Strangely, Unwin finds support for the veracity of Ingram's story in his description of elephants among the Indians! Unwin derived his idea of elephants among the Indians from Herbert Wendt's erroneous description of 'plenty of documentary evidence' of mastodons among the Maya. Wendt even had the idea that the Maya ran around Central America using mastodons as beasts of burden. His understanding of this subject was just as coherent as his understanding of Ingram's journey: Wendt describes 'wanderings that lasted for years' and suggests of Ingram's companions (including those that turned themselves into the Spanish) that 'most of them disappeared as time went on, either starving to death, being killed by the natives or joining Red Indian tribes.' Clearly Wendt is not a dependable source for information about Central America4.

In truth, there is nothing in Ingram's story to suggest that the journey was fabricated. Some details seem to be garbled or imaginative, but there is nothing inherently incredible about three Englishman surviving a journey on foot through what was, for the most part, a landscape as urbanised as much of Europe at the time. In fact, in 1999 another Englishman set out on foot to retrace a possible route of Ingram and his companions. Richard Nathan completed the journey, from north to south, in nine months - two months less than it took Ingram and his companions.

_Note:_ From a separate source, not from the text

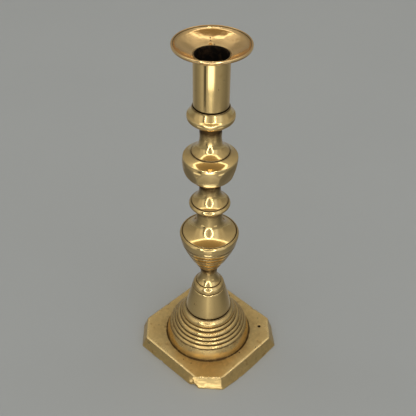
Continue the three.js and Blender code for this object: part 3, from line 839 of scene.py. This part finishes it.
# the low screen that stands round the set: direction, brightness of its upper and of its lower half
SCREEN_PLACE, SCREEN_TOP = 0.37, 0.075
SCREEN = [(-180, 0.30, 0.30), (-145, 0.30, 0.30), (-105, 0.19, 0.19), (-79, 0.27, 0.27), (-60, 0.45, 0.42),
          (-50, 0.45, 0.42), (-43, 0.10, 0.10), (-34, 0.06, 0.06), (-28, 0.60, 0.45), (-20, 0.75, 0.45),
          (-17, 2.40, 0.45), (-9, 2.40, 0.75), (3, 2.40, 0.80), (8, 2.40, 0.50), (12, 2.20, 0.45),
          (17, 0.90, 0.40), (26, 0.36, 0.34), (54, 0.30, 0.30), (75, 0.23, 0.23), (101, 0.18, 0.18),
          (137, 0.26, 0.26), (180, 0.30, 0.30)]
# light and dark cloth lying round the object: direction and brightness, fading into the floor near the foot
MAT = [(-180, 0.28), (-145, 0.24), (-115, 0.12), (-88, 0.20), (-65, 0.25), (-40, 0.31), (-14, 0.47),
       (-3, 0.68), (8, 0.53), (30, 0.36), (55, 0.27), (80, 0.17), (105, 0.12), (140, 0.22), (180, 0.28)]
FLOOR_GLOW = 0.24
MAT_Z, STRIP_Z, CARD_Z = 0.0008, 0.0012, 0.0015
CARDS, CARD_NEAR, CARD_FAR, CARD_STEPS, CARD_GLOW = [(-66, -38), (32, 58)], 0.255, 0.345, 7, 1.0
STRIP, STRIP_GLOW = [(0.054, -22), (0.054, 12), (0.067, 12), (0.067, -22)], 2.2      # reach, direction


def headings(degrees, ahead, right):
    """Level unit vectors at these angles from the photographer's side, positive to the picture's right."""
    turns = np.radians(degrees)
    return np.outer(np.cos(turns), ahead) + np.outer(np.sin(turns), right)


def bands(count, rows):
    """The faces between closed rows of count points each."""
    faces = []
    for start in range(0, (rows - 1) * count, count):
        for i in range(count):
            j = (i + 1) % count
            faces.append((start + i, start + j, start + count + j, start + count + i))
    return faces


def glowing(name, verts, faces, glow):
    """A self-lit piece of the set that only the brass mirrors."""
    mesh = bpy.data.meshes.new(name)
    mesh.from_pydata(verts, [], faces)
    mesh.attributes.new("glow", "FLOAT", "POINT").data.foreach_set("value", np.array(glow, np.float32))
    material = bpy.data.materials.new(name + "_glow")
    n = Nodes(material)
    out = n.add("ShaderNodeOutputMaterial")
    light = n.add("ShaderNodeEmission")
    n.link(n.attribute("glow"), light.inputs["Strength"])
    n.link(light.outputs[0], out.inputs[0])
    mesh.materials.append(material)
    obj = bpy.data.objects.new(name, mesh)
    bpy.context.scene.collection.objects.link(obj)
    obj.visible_camera = obj.visible_diffuse = obj.visible_shadow = False


def ring_light(ahead, right):
    """An upright oval tube in front of the object."""
    turn, distance, height, half_wide, half_high, half_width, glow = RING_LIGHT
    turn = math.radians(turn)
    out = ahead * math.cos(turn) + right * math.sin(turn)
    side = Vector((-out.y, out.x, 0))
    middle = out * distance + Vector((0, 0, height))
    up = Vector((0, 0, 1))
    count = 96
    verts = []
    for grow in (-half_width, half_width):
        for a in np.linspace(0, 2 * math.pi, count, endpoint=False):
            reach = side * (half_wide + grow) * math.cos(a) + up * (half_high + grow) * math.sin(a)
            verts.append(tuple(middle + reach))
    glowing("ring_light", verts, bands(count, 2), [glow] * len(verts))


def cards(ahead, right):
    """Two white cards lying in front, left and right, and a strip close to the front corner of the foot."""
    for side, (left, end) in enumerate(CARDS):
        way = headings(np.linspace(left, end, CARD_STEPS), ahead, right)
        verts = [(x * reach, y * reach, CARD_Z) for reach in (CARD_NEAR, CARD_FAR) for x, y, _ in way]
        faces = [(i, i + 1, CARD_STEPS + 1 + i, CARD_STEPS + i) for i in range(CARD_STEPS - 1)]
        glowing(f"card_{side}", verts, faces, [CARD_GLOW] * len(verts))
    way = headings([turn for _, turn in STRIP], ahead, right)
    verts = [(x * reach, y * reach, STRIP_Z) for (reach, _), (x, y, _) in zip(STRIP, way)]
    glowing("strip", verts, [(0, 1, 2, 3)], [STRIP_GLOW] * len(verts))


def mat(ahead, right):
    """What the brass mirrors in place of the visible floor, which it blends into near the foot."""
    table = np.array(MAT)
    degrees = np.arange(-180, 180, 1.5)
    value = np.interp(degrees, table[:, 0], table[:, 1])
    way = headings(degrees, ahead, right)
    verts, glow = [], []
    for reach, share in ((0.064, 0.0), (0.085, 0.5), (0.12, 0.9), (0.17, 1.0), (0.37, 1.0)):
        at = way * reach
        at[:, 2] = MAT_Z
        verts.append(at)
        glow.append(FLOOR_GLOW + (value - FLOOR_GLOW) * share)
    glowing("mat", np.concatenate(verts).tolist(), bands(len(degrees), len(verts)), np.concatenate(glow))


def screen(ahead, right):
    """A low curved screen of light and dark cloth round the set."""
    table = np.array(SCREEN)
    degrees = np.arange(-180, 180, 1.5)
    high = np.interp(degrees, table[:, 0], table[:, 1])
    low = np.interp(degrees, table[:, 0], table[:, 2])
    way = headings(degrees, ahead, right)
    rings = [(0.0, low), (0.40, low), (0.46, high), (1.0, high)]
    verts, value = [], []
    for share, strength in rings:
        at = way * SCREEN_PLACE
        at[:, 2] = share * SCREEN_TOP
        verts.append(at)
        value.append(strength)
    glowing("screen", np.concatenate(verts).tolist(), bands(len(degrees), len(rings)), np.concatenate(value))


def studio():
    """The light set as a world, drawn from its directions only. The camera itself sees a plain backdrop."""
    world = bpy.data.worlds.new("studio")
    world.use_nodes = True
    n = Nodes(world)
    out = n.add("ShaderNodeOutputWorld")
    ahead = Vector((CAMERA_PLACE.x, CAMERA_PLACE.y, 0)).normalized()
    right = Vector((-ahead.y, ahead.x, 0))
    way = n.add("ShaderNodeTexCoord").outputs["Generated"]

    def along(direction):
        node = n.add("ShaderNodeVectorMath", operation="DOT_PRODUCT")
        n.link(way, node.inputs[0])
        node.inputs[1].default_value = direction
        return node.outputs["Value"]

    forward, sideways, up = along(ahead), along(right), along((0, 0, 1))
    across = n.math("MULTIPLY", n.math("ARCTAN2", sideways, forward), 180 / math.pi)
    rise = n.math("MULTIPLY", n.math("ARCSINE", up), 180 / math.pi)

    level = AMBIENT[0][1]
    for (low, at_low), (high, at_high) in zip(AMBIENT, AMBIENT[1:]):
        level = n.math("ADD", level, n.ramp(rise, low, high, 0, at_high - at_low))
    grey = n.add("ShaderNodeCombineColor")
    for socket, share in zip(grey.inputs, NEUTRAL):
        n.link(n.math("MULTIPLY", level, share), socket)
    shade = grey.outputs[0]
    for left, end, bottom, top, soft, value, colour in SET:
        mask = n.ramp(across, left - soft, left + soft)
        mask = n.math("MULTIPLY", mask, n.ramp(across, end - soft, end + soft, 1, 0))
        mask = n.math("MULTIPLY", mask, n.ramp(rise, bottom - soft, bottom + soft))
        mask = n.math("MULTIPLY", mask, n.ramp(rise, top - soft, top + soft, 1, 0))
        shade = n.mix(mask, shade, (*[value * c for c in colour], 1))

    hoop_height, hoop_width, hoop_glow = HOOP
    bar_forward, bar_up, bar_width, bar_glow = BAR
    plane = n.math("MULTIPLY_ADD", forward, bar_forward, n.math("MULTIPLY", up, bar_up))
    inside = n.ramp(up, hoop_height - 0.02, hoop_height + 0.02)
    before = n.math("MULTIPLY", inside, n.ramp(plane, -0.03, 0.03))
    cloth = n.mix(n.ramp(up, hoop_height + 0.03, 0.98), (*CLOTH, 1), (*[0.6 * c for c in CLOTH], 1))
    shade = n.mix(before, shade, cloth)
    from_hoop = n.math("ABSOLUTE", n.math("SUBTRACT", up, hoop_height))
    hoop = n.ramp(from_hoop, 0.3 * hoop_width, 1.7 * hoop_width, 1, 0)
    hoop = n.math("MULTIPLY", hoop, n.ramp(plane, -0.06, 0.02))
    bar = n.ramp(n.math("ABSOLUTE", plane), 0.3 * bar_width, 1.7 * bar_width, 1, 0)
    bar = n.math("MULTIPLY", bar, inside)
    for mask, glow in ((hoop, hoop_glow), (bar, bar_glow)):
        shade = n.mix(mask, shade, (glow, 0.97 * glow, 0.9 * glow, 1))

    light = n.add("ShaderNodeBackground")
    n.link(shade, light.inputs["Color"])
    backdrop = n.add("ShaderNodeBackground")
    backdrop.inputs["Color"].default_value = BACKDROP
    seen = n.add("ShaderNodeLightPath").outputs["Is Camera Ray"]
    choice = n.add("ShaderNodeMixShader")
    n.link(seen, choice.inputs[0])
    n.link(light.outputs[0], choice.inputs[1])
    n.link(backdrop.outputs[0], choice.inputs[2])
    n.link(choice.outputs[0], out.inputs[0])
    bpy.context.scene.world = world
    screen(ahead, right)
    ring_light(ahead, right)
    cards(ahead, right)
    mat(ahead, right)


floor()
camera()
studio()
overhead = area_light("overhead", (0.1, -0.1, 1.1), (0, 0, 0), 0.9, 0.9, 0.8)
overhead.visible_glossy = False
bpy.context.scene.view_settings.view_transform = "Standard"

1The most elaborate earthworks were built by the Mississipian culture known as the 'mound builders.' This culture stretched from what is now Minnesota in the north to Georgia in the south. Its influence also definitely stretched to Ohio and into Canada, where earthworks still survive. Little visible evidence remains in the eastern United States. 2De Vaca's story was the subject of the 1993 film Cabeza de Vaca.3The Defeat of John Hawkins: A Biography of His Third Slaving Voyage (London, 1960).4Herbert Wendt, I looked for Adam: the story of man's search for his ancestors (London, 1957), p.545.